____ DATASET EXCERPT

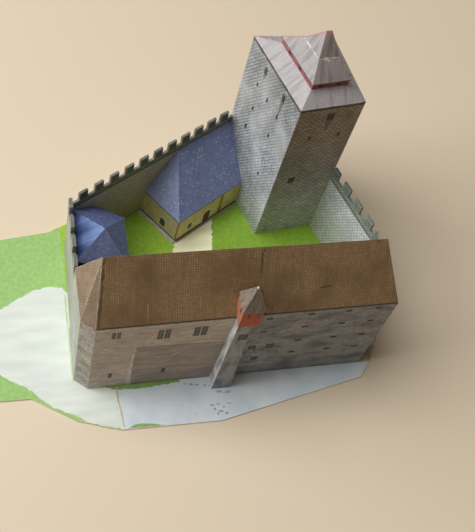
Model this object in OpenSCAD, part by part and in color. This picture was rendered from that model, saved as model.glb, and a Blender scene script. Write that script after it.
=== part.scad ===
// A small castle folded and glued from printed card: a keep on a trapezoid plan, a hall with a steep
// roof, a courtyard house, a gatehouse and crenellated walls round a courtyard, on a ground card.
// The origin is at the foot of the keep's front corner, on the underside of the ground card.
// X runs along the hall, Y runs from the hall to the keep and Z is up. All sizes are millimetres.

/* [Card] */
// Thickness of the card that walls are folded from
card_t = 0.6; // [0.3:0.1:1]
// Thickness of a roof sheet, measured straight down
roof_drop = 1.1; // [0.6:0.1:2]
// Thickness of the ground card
ground_t = 0.8; // [0.4:0.1:2]
// Thickness of the north and east curtain walls, two sheets glued back to back
curtain_t = 1.3; // [0.8:0.1:2]
// Thickness of the west curtain wall, which the gatehouse is glued to
west_wall_t = 2; // [1:0.1:3]

/* [Keep] */
// Width of the keep's front wall
keep_front_w = 34.7; // [28:0.1:40]
// Width of the keep's west wall
keep_west_w = 49; // [42:0.5:56]
// Width of the keep's north wall
keep_north_w = 42; // [36:0.5:48]
// Turn of the front wall from the hall's line
keep_front_turn = 6.6; // [0:0.1:12]
// Turn of the west wall from the hall's line
keep_west_turn = 110.3; // [104:0.1:116]
// Turn of the north wall from the hall's line
keep_north_turn = -3.4; // [-8:0.1:4]
// Height of the keep's walls above the ground card
keep_wall_h = 136; // [110:1:160]
// Level inset of the lower roof from the walls to the window band
skirt_inset = 8; // [5:0.1:9]
// Rise of the lower roof
skirt_rise = 5.8; // [3:0.1:9]
// Height of the window band between the two roofs
band_h = 4; // [2.5:0.1:6]
// Overhang of the upper roof past the window band
cap_overhang = 0.6; // [0.2:0.1:1.2]
// Rise of the upper roof from its eave to its short ridge
cap_rise = 24; // [16:0.5:32]
// Share of the upper roof's rise that lies below its bell-cast bend
cap_bend_rise = 0.42; // [0.3:0.01:0.5]
// Share of the upper roof's run that lies below its bell-cast bend
cap_bend_run = 0.55; // [0.5:0.01:0.65]
// Length of the short ridge on the upper roof
cap_ridge = 2.9; // [1:0.1:5]

/* [Curtain walls] */
// Turn of the north curtain wall from the hall's line
north_wall_turn = 28.2; // [26:0.1:31]
// Distance that the north curtain wall's foot stands out past its top
north_wall_lean = 2.2; // [0:0.1:3]
// Turn of the west curtain wall from the hall's line
west_wall_turn = 89; // [86:0.5:92]
// Distance that the west curtain wall's foot stands in from the hall's west wall
west_wall_in = 0.8; // [0:0.1:2]
// Turn of the east curtain wall from the hall's line, between the keep and its bend
east_wall_turn = 112; // [108:0.5:116]
// Length of the east curtain wall from the keep to its bend
east_wall_len = 42.5; // [38:0.5:46]
// Length of the east curtain wall's end that is glued to the keep's east wall
east_wall_tab = 3; // [1:0.5:6]
// Height of the curtain walls up to the wall walk
walk_h = 57; // [50:0.5:64]
// Height of the parapet from the wall walk to the sills of its gaps
sill_h = 5.2; // [3:0.1:7]
// Height of a merlon above the sills
merlon_h = 7.1; // [5:0.1:10]
// Width of a merlon on the north wall
merlon_w = 5.4; // [4:0.1:6.5]
// Distance from the keep to the first merlon on the north wall
merlon_start = 4; // [2:0.1:5]
// Spacing of the north wall's merlons next to the keep
merlon_pitch = 8.7; // [8:0.1:9.2]
// Growth of that spacing from one merlon to the next
merlon_growth = 0.15; // [0:0.01:0.2]
// Width of a merlon on the side walls
side_merlon_w = 6.6; // [5:0.1:8]
// Spacing of the side walls' merlons
side_merlon_pitch = 11.4; // [10:0.1:13]
// Distance from the hall to the first whole merlon on the west wall
west_merlon_start = 8.4; // [6:0.1:10]
// Distance that the east wall's first merlon reaches behind the keep's corner
east_merlon_behind = 1.6; // [0:0.1:3]

/* [Hall] */
// Distance from the keep's front corner to the hall's courtyard wall
court_depth = 54; // [48:0.5:62]
// Distance that the hall's east wall stands east of the keep's front corner
hall_east_out = 48; // [44:0.5:54]
// Length of the hall over its end walls
hall_len = 163; // [156:0.5:170]
// Depth of the hall at its west end
hall_depth = 34.1; // [30:0.1:38]
// Turn of the hall's front wall from its courtyard wall
hall_front_turn = 0.85; // [0:0.05:2]
// Length that the cut corner takes from the hall's front wall
corner_cut_x = 7; // [4:0.5:10]
// Length that the cut corner takes from the hall's west wall
corner_cut_y = 6; // [4:0.5:9]
// Height of the hall's walls above the ground card
hall_wall_h = 84.4; // [75:0.2:95]
// Rise of the hall's roof at the west end of its ridge
hall_roof_rise = 34.6; // [28:0.2:42]
// Distance that the ridge falls towards its east end
ridge_fall = 1.8; // [0:0.1:3]
// Level run of the front roof slope, from the front wall to the west end of the ridge
front_run = 22.8; // [20:0.2:25]
// Level run of the roof hip over the west wall
west_run = 10.6; // [8:0.2:14]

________

BRIEF: Print the material above verbatim, first line through the line containing "west_wall_t = 2; // [1:0.1:3]", both included.

ANSWER TO THE EXERCISE:
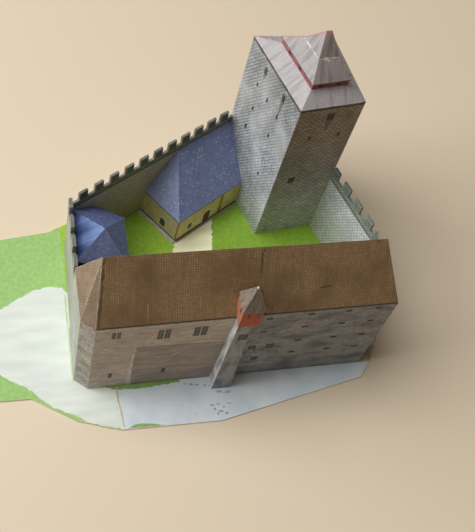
Model this object in OpenSCAD, part by part and in color. This picture was rendered from that model, saved as model.glb, and a Blender scene script. Write that script after it.
=== part.scad ===
// A small castle folded and glued from printed card: a keep on a trapezoid plan, a hall with a steep
// roof, a courtyard house, a gatehouse and crenellated walls round a courtyard, on a ground card.
// The origin is at the foot of the keep's front corner, on the underside of the ground card.
// X runs along the hall, Y runs from the hall to the keep and Z is up. All sizes are millimetres.

/* [Card] */
// Thickness of the card that walls are folded from
card_t = 0.6; // [0.3:0.1:1]
// Thickness of a roof sheet, measured straight down
roof_drop = 1.1; // [0.6:0.1:2]
// Thickness of the ground card
ground_t = 0.8; // [0.4:0.1:2]
// Thickness of the north and east curtain walls, two sheets glued back to back
curtain_t = 1.3; // [0.8:0.1:2]
// Thickness of the west curtain wall, which the gatehouse is glued to
west_wall_t = 2; // [1:0.1:3]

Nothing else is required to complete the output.